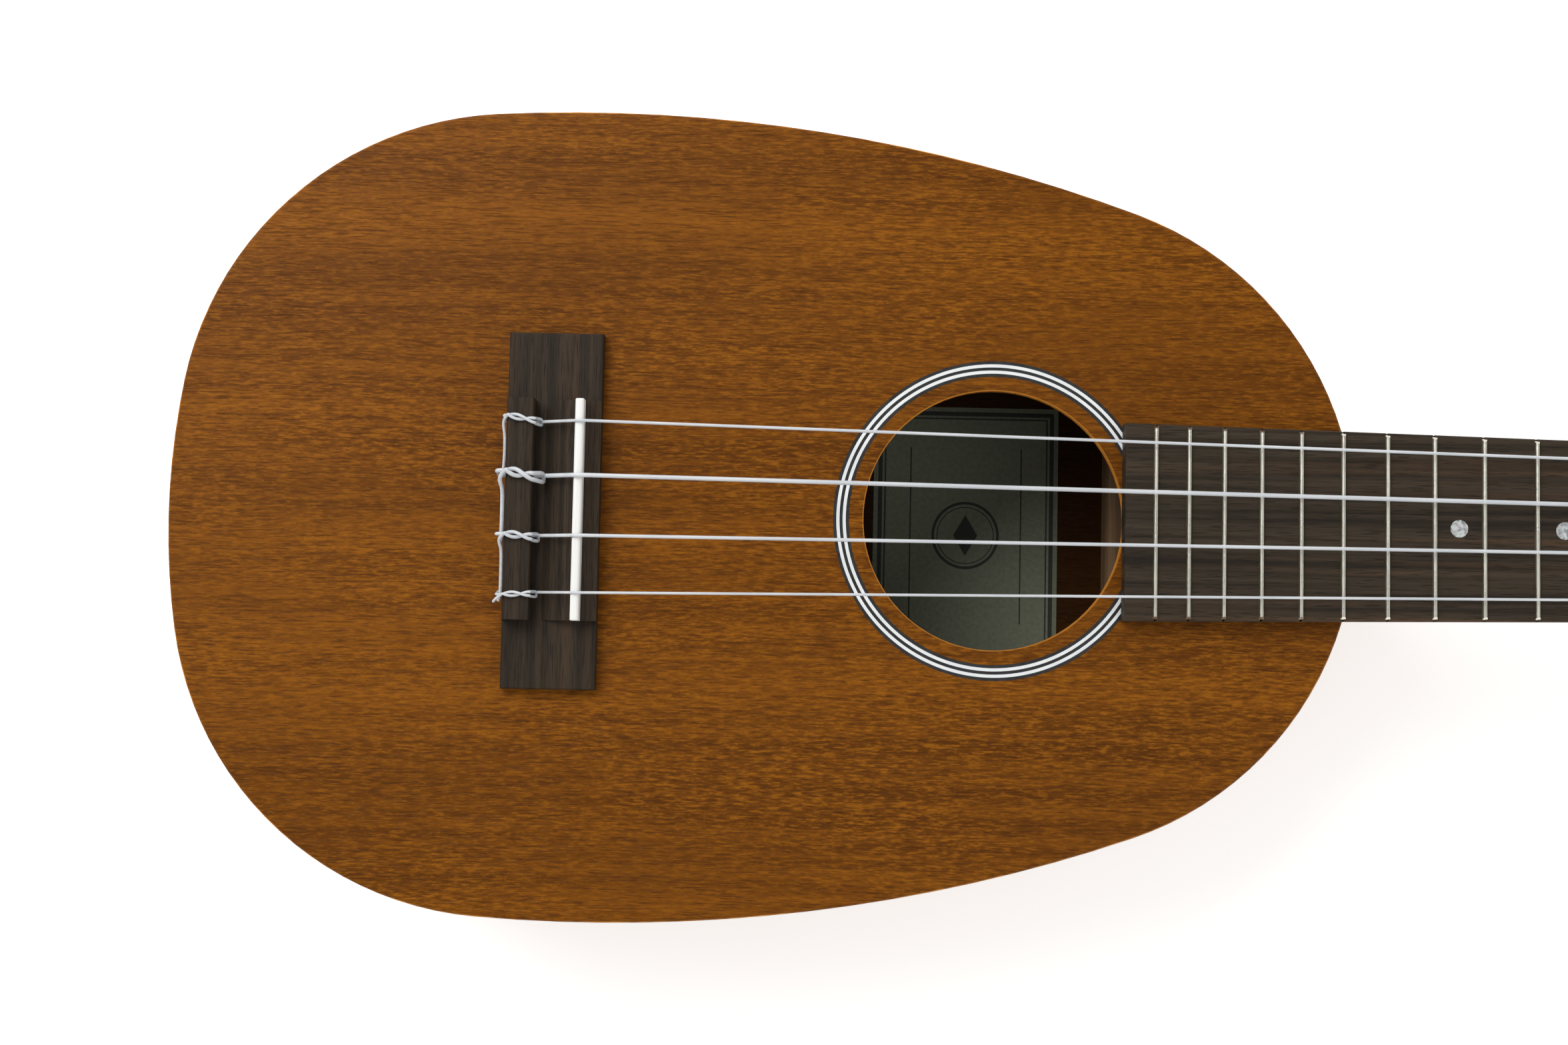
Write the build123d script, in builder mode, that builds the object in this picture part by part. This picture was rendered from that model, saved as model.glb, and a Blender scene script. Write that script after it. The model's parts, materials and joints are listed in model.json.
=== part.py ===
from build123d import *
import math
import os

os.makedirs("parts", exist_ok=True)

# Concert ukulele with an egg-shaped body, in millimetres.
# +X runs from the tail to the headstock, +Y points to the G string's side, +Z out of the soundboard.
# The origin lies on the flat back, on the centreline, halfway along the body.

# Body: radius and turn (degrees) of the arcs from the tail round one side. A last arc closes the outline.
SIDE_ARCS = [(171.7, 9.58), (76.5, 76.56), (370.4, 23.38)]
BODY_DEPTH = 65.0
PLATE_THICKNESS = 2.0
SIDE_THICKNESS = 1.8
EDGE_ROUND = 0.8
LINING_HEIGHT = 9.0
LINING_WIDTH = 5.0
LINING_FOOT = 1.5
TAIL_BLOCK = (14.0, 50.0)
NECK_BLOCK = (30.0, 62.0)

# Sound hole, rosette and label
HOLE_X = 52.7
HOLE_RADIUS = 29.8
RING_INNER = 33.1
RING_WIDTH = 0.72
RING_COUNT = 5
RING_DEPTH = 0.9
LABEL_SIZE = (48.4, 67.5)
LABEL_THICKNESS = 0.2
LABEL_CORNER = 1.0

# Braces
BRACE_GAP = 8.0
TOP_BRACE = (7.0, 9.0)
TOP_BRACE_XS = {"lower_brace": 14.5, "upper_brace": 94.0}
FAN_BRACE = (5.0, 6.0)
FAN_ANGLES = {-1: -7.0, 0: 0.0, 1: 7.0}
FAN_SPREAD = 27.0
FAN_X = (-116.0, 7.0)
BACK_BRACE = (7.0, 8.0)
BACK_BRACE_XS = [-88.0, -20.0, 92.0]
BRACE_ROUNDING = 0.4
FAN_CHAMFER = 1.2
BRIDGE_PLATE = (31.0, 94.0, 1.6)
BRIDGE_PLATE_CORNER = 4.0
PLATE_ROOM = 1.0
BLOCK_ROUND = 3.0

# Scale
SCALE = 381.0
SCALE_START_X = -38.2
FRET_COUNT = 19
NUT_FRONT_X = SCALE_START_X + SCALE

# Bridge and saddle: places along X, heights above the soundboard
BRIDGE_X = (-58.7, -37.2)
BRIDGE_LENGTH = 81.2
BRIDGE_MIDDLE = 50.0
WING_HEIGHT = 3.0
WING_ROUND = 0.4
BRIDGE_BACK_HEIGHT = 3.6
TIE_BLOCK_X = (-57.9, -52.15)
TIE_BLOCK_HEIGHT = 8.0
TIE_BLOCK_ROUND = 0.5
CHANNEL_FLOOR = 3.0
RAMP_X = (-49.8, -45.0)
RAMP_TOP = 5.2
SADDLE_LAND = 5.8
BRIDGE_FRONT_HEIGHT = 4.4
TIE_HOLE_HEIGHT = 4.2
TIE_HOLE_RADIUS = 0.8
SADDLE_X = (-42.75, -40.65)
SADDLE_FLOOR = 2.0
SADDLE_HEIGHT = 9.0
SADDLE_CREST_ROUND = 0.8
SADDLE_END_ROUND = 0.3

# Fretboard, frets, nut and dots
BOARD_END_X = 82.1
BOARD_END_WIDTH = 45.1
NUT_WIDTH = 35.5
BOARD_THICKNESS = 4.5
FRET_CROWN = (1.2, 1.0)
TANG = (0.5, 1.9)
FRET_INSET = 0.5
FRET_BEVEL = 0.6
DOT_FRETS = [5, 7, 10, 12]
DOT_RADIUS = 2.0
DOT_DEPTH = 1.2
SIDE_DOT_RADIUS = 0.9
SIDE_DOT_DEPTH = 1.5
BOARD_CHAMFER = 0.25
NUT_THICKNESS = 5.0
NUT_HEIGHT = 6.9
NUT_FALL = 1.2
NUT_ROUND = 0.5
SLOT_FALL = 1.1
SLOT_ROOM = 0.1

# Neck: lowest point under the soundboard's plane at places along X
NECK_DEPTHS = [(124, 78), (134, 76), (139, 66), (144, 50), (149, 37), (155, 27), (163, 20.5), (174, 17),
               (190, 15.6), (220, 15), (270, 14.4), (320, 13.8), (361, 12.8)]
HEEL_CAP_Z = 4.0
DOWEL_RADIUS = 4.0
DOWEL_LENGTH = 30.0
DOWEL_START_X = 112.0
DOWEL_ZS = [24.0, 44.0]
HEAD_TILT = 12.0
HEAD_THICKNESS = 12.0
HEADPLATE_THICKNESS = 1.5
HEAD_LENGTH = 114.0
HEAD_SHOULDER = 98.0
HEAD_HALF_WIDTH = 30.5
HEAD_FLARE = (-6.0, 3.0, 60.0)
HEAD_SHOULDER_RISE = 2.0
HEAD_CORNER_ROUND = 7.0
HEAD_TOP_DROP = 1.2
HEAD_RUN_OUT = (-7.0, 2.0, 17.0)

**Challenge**
Return the material exactly as it stands.

**Solution to this exercise**
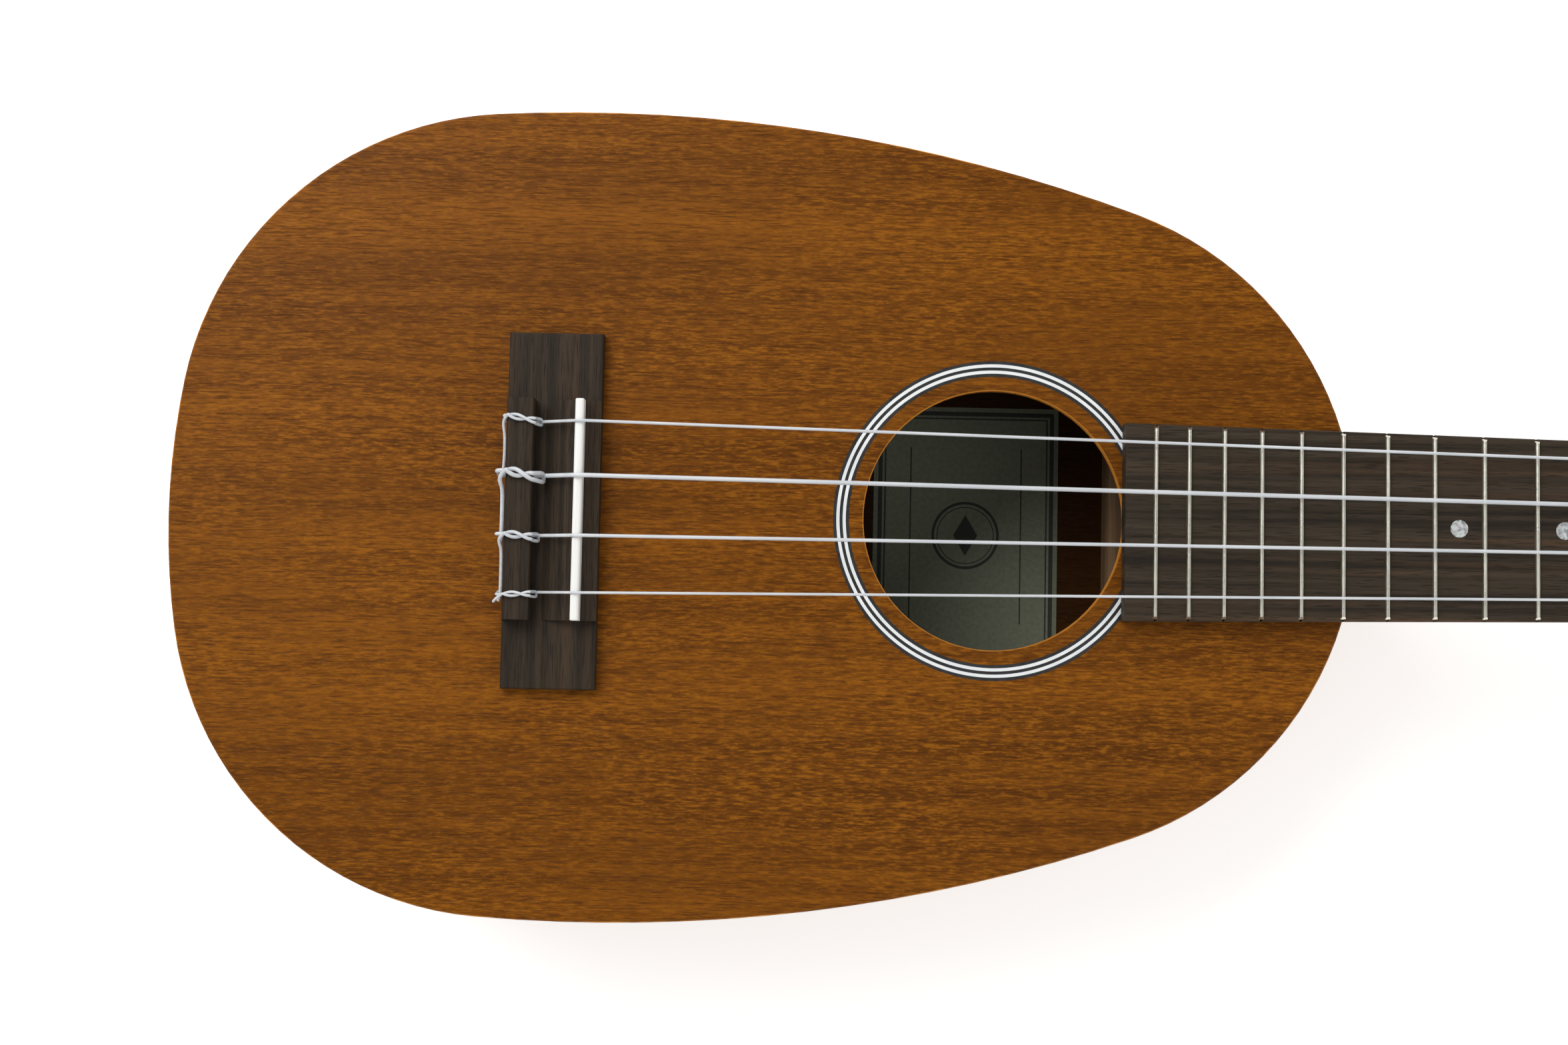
Write the build123d script, in builder mode, that builds the object in this picture part by part. This picture was rendered from that model, saved as model.glb, and a Blender scene script. Write that script after it. The model's parts, materials and joints are listed in model.json.
=== part.py ===
from build123d import *
import math
import os

os.makedirs("parts", exist_ok=True)

# Concert ukulele with an egg-shaped body, in millimetres.
# +X runs from the tail to the headstock, +Y points to the G string's side, +Z out of the soundboard.
# The origin lies on the flat back, on the centreline, halfway along the body.

# Body: radius and turn (degrees) of the arcs from the tail round one side. A last arc closes the outline.
SIDE_ARCS = [(171.7, 9.58), (76.5, 76.56), (370.4, 23.38)]
BODY_DEPTH = 65.0
PLATE_THICKNESS = 2.0
SIDE_THICKNESS = 1.8
EDGE_ROUND = 0.8
LINING_HEIGHT = 9.0
LINING_WIDTH = 5.0
LINING_FOOT = 1.5
TAIL_BLOCK = (14.0, 50.0)
NECK_BLOCK = (30.0, 62.0)

# Sound hole, rosette and label
HOLE_X = 52.7
HOLE_RADIUS = 29.8
RING_INNER = 33.1
RING_WIDTH = 0.72
RING_COUNT = 5
RING_DEPTH = 0.9
LABEL_SIZE = (48.4, 67.5)
LABEL_THICKNESS = 0.2
LABEL_CORNER = 1.0

# Braces
BRACE_GAP = 8.0
TOP_BRACE = (7.0, 9.0)
TOP_BRACE_XS = {"lower_brace": 14.5, "upper_brace": 94.0}
FAN_BRACE = (5.0, 6.0)
FAN_ANGLES = {-1: -7.0, 0: 0.0, 1: 7.0}
FAN_SPREAD = 27.0
FAN_X = (-116.0, 7.0)
BACK_BRACE = (7.0, 8.0)
BACK_BRACE_XS = [-88.0, -20.0, 92.0]
BRACE_ROUNDING = 0.4
FAN_CHAMFER = 1.2
BRIDGE_PLATE = (31.0, 94.0, 1.6)
BRIDGE_PLATE_CORNER = 4.0
PLATE_ROOM = 1.0
BLOCK_ROUND = 3.0

# Scale
SCALE = 381.0
SCALE_START_X = -38.2
FRET_COUNT = 19
NUT_FRONT_X = SCALE_START_X + SCALE

# Bridge and saddle: places along X, heights above the soundboard
BRIDGE_X = (-58.7, -37.2)
BRIDGE_LENGTH = 81.2
BRIDGE_MIDDLE = 50.0
WING_HEIGHT = 3.0
WING_ROUND = 0.4
BRIDGE_BACK_HEIGHT = 3.6
TIE_BLOCK_X = (-57.9, -52.15)
TIE_BLOCK_HEIGHT = 8.0
TIE_BLOCK_ROUND = 0.5
CHANNEL_FLOOR = 3.0
RAMP_X = (-49.8, -45.0)
RAMP_TOP = 5.2
SADDLE_LAND = 5.8
BRIDGE_FRONT_HEIGHT = 4.4
TIE_HOLE_HEIGHT = 4.2
TIE_HOLE_RADIUS = 0.8
SADDLE_X = (-42.75, -40.65)
SADDLE_FLOOR = 2.0
SADDLE_HEIGHT = 9.0
SADDLE_CREST_ROUND = 0.8
SADDLE_END_ROUND = 0.3

# Fretboard, frets, nut and dots
BOARD_END_X = 82.1
BOARD_END_WIDTH = 45.1
NUT_WIDTH = 35.5
BOARD_THICKNESS = 4.5
FRET_CROWN = (1.2, 1.0)
TANG = (0.5, 1.9)
FRET_INSET = 0.5
FRET_BEVEL = 0.6
DOT_FRETS = [5, 7, 10, 12]
DOT_RADIUS = 2.0
DOT_DEPTH = 1.2
SIDE_DOT_RADIUS = 0.9
SIDE_DOT_DEPTH = 1.5
BOARD_CHAMFER = 0.25
NUT_THICKNESS = 5.0
NUT_HEIGHT = 6.9
NUT_FALL = 1.2
NUT_ROUND = 0.5
SLOT_FALL = 1.1
SLOT_ROOM = 0.1

# Neck: lowest point under the soundboard's plane at places along X
NECK_DEPTHS = [(124, 78), (134, 76), (139, 66), (144, 50), (149, 37), (155, 27), (163, 20.5), (174, 17),
               (190, 15.6), (220, 15), (270, 14.4), (320, 13.8), (361, 12.8)]
HEEL_CAP_Z = 4.0
DOWEL_RADIUS = 4.0
DOWEL_LENGTH = 30.0
DOWEL_START_X = 112.0
DOWEL_ZS = [24.0, 44.0]
HEAD_TILT = 12.0
HEAD_THICKNESS = 12.0
HEADPLATE_THICKNESS = 1.5
HEAD_LENGTH = 114.0
HEAD_SHOULDER = 98.0
HEAD_HALF_WIDTH = 30.5
HEAD_FLARE = (-6.0, 3.0, 60.0)
HEAD_SHOULDER_RISE = 2.0
HEAD_CORNER_ROUND = 7.0
HEAD_TOP_DROP = 1.2
HEAD_RUN_OUT = (-7.0, 2.0, 17.0)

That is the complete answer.